Mary Adler, thanks for commenting. That sounds like a great book club meeting with music for accompaniment. I did see some negative reviews and I can understand the criticisms, but the book worked well for me. The situation provided tension along with a romantic and moving story.

CLM said...

So glad you enjoyed this, Tracy. I think it is her best book (she is very congenial, as you may have read, and owns a bookstore in TN). I had forgotten there was a movie. You captured the paradox of the book - that the situation is unbelievable (although maybe more believable now than when it was written) but it becomes somewhat normal to the reader and the characters. It is funny but I had forgotten the Vice President although remembered the others well.

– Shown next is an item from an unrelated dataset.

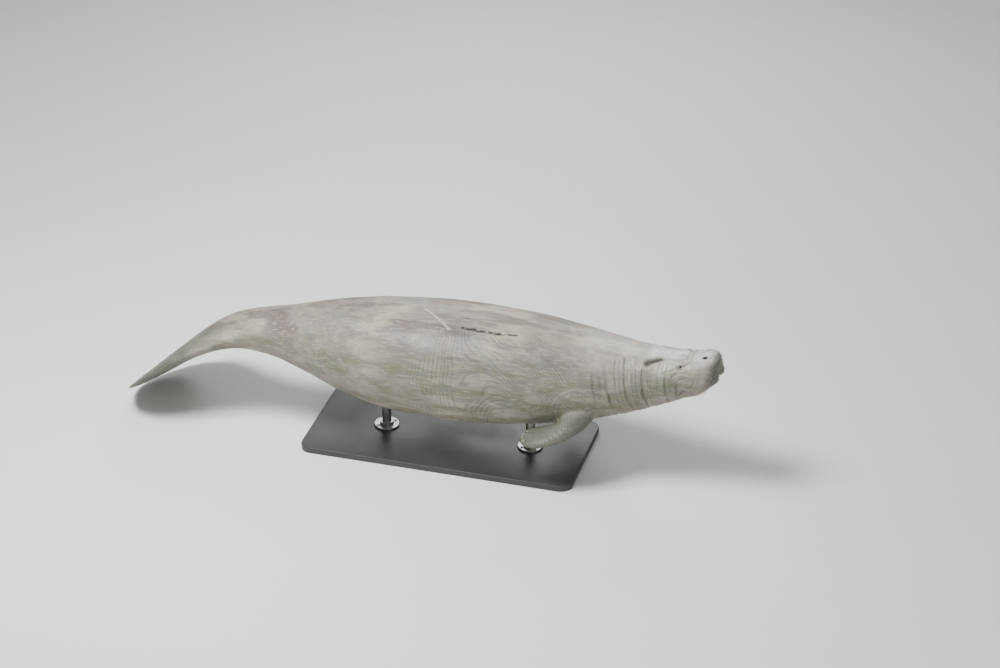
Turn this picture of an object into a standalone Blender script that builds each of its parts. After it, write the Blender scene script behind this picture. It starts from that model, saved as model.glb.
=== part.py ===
"""Life-size model of a manatee gliding at the surface, held by a plain display stand.

Units are metres and +Z is up. The origin is the middle of the base's underside. The animal looks along +X,
with its left side toward +Y. Its flesh is one loft of rounded sections along a bent spine, parted by thin
cuts into head, lower jaw, neck, chest, belly, tail stock and tail paddle. Distances along the spine are
measured from the tip of the snout. A rise is an angle in a section: 0 at the side, 90 at the back and
-90 at the belly.
"""

import math

import bmesh
import bpy
import numpy as np
from mathutils import Matrix, Vector

# Whole animal
BODY_LENGTH = 3.14
TRUNK_HEIGHT = 0.46
TRUNK_MIDDLE = 1.56
SNOUT_X = 1.33
BALANCE_POINT = 1.30
GAP = 0.0003
CUTTER_GROWTH = 0.0004
AROUND = 48
SPINE_STEP = 0.005
SMALLEST_HALF_SIZE = 0.0001

# Sections that each length of the body is lofted through, besides the close ones at a tip
RINGS = {
    "head": 34,
    "lower_jaw": 19,
    "neck": 10,
    "chest": 12,
    "belly": 11,
    "tail_stock": 9,
    "tail_paddle": 16,
}
SNOUT_RING_STEP = 0.001
SNOUT_RINGS = 6
TAIL_RING_STEP = 0.0012
TAIL_RINGS = 5

# Where the flesh is parted, as distances from the snout
HEAD_END = 0.45
NECK_END = 0.62
CHEST_END = 1.25
BELLY_END = 1.95
STOCK_END = 2.32

# Section sizes in centimetres: distance, height above spine, depth below it, half width
SECTIONS = (
    (0, 0, 0, 0),
    (1.5, 5.9, 7.8, 7.6),
    (5, 7.6, 10.9, 10.2),
    (11, 8.0, 12.0, 10.8),
    (18, 8.8, 12.4, 11.3),
    (27, 11.2, 13.8, 13.4),
    (38, 13.6, 16.2, 16.0),
    (52, 17.3, 19.0, 19.4),
    (70, 21.3, 22.2, 24.0),
    (100, 25.5, 25.8, 29.0),
    (130, 26.9, 27.2, 30.6),
    (160, 25.6, 26.0, 29.2),
    (185, 21.6, 21.8, 24.6),
    (205, 16.5, 16.4, 19.0),
    (222, 12.0, 11.8, 15.3),
    (236, 9.0, 8.4, 16.2),
    (251, 6.9, 6.0, 22.0),
    (266, 5.2, 4.4, 29.2),
    (281, 3.9, 3.2, 32.6),
    (295, 2.8, 2.2, 30.2),
    (306, 1.8, 1.4, 20.8),
    (314, 0, 0, 0),
)

# How square a section is: distance in centimetres, upper half, lower half; 2 is an ellipse
SQUARENESS = (
    (0, 2.5, 2.7),
    (12, 2.5, 2.7),
    (25, 2.2, 2.4),
    (60, 2.1, 2.3),
    (150, 2.1, 2.4),
    (215, 2.0, 2.1),
    (251, 1.75, 1.75),
    (314, 1.75, 1.75),
)

# Attitude of the spine in degrees: distance in metres, nose up, turn to the right, roll to the left
ATTITUDE = (
    (0.00, 18.5, 5, 0),
    (0.20, 17.5, 5, 0),
    (0.35, 14, 4, 0),
    (0.50, 10, 3, 0),
    (0.70, 6, 2, 0),
    (0.90, 3.5, 1, 0),
    (1.50, 0.5, 0, 0),
    (1.80, -2, 0, 0),
    (2.00, -2, 0, 0),
    (2.20, 1, 1, 1),
    (2.35, 9, 2, 3),
    (2.50, 25, 3, 6),
    (2.65, 38, 3, 9),
    (2.85, 42, 3, 12),
    (3.14, 33, 3, 14),
)

# Muzzle
MUZZLE_LEAN = 0.35
MUZZLE_LEAN_END = 0.17
MUZZLE_TAPER = 0.18
MUZZLE_TAPER_END = 0.24

# Front of the muzzle: two lip pads that stand forward, and the cleft between them
FRONT_DEPTH = 0.070
PAD_PLACE = (0.050, -0.048)
PAD_BREADTH = 0.030
PAD_HEIGHT = 0.034
PAD_FORWARD = 0.013
CLEFT_BREADTH = 0.0120
CLEFT_DEPTH = 0.011
CLEFT_TOP = -0.004

# Creases: start and end as (distance, rise), then depth and half width
CREASES = (
    ((0.138, 56), (0.192, 12), 0.0055, 0.0085),
    ((0.135, 90), (0.138, 56), 0.0025, 0.0090),
    ((0.275, 60), (0.350, 48), 0.0080, 0.0095),
    ((0.262, 5), (0.300, -60), 0.0060, 0.0110),
    ((0.345, 20), (0.360, -90), 0.0070, 0.0120),
    ((0.430, 55), (0.425, -90), 0.0060, 0.0120),
    ((0.520, 40), (0.505, -90), 0.0050, 0.0130),
)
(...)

I may have told you this story but when my grandmother was in Assisted Living there was a very nice book club run by a very preppy former teacher. My other and I would see notices posted and beg my grandmother, a big reader, to join. She always turned up her nose at the books they chose, sight unseen. When they chose Bel Canto, we thought that was the turning point because my grandfather was an opera critic and the whole family were opera fans. We got Granny a copy of the book and she absolutely loved it. "Great," said my mother unwisely, "the discussion of the book is tomorrow." And my grandmother looked at her and said, "It would spoil a lovely book like this to discuss it with the inmates." I can only imagine what she would think of our blogs!

TracyK said...

Constance, I did enjoy the book a lot and it has made me curious about her other books.

That is a very funny story about your grandmother. Thanks for sharing that. Everybody is different about what they want to discuss with others, but I would love the opportunity of a book club onsite if I were in that situation.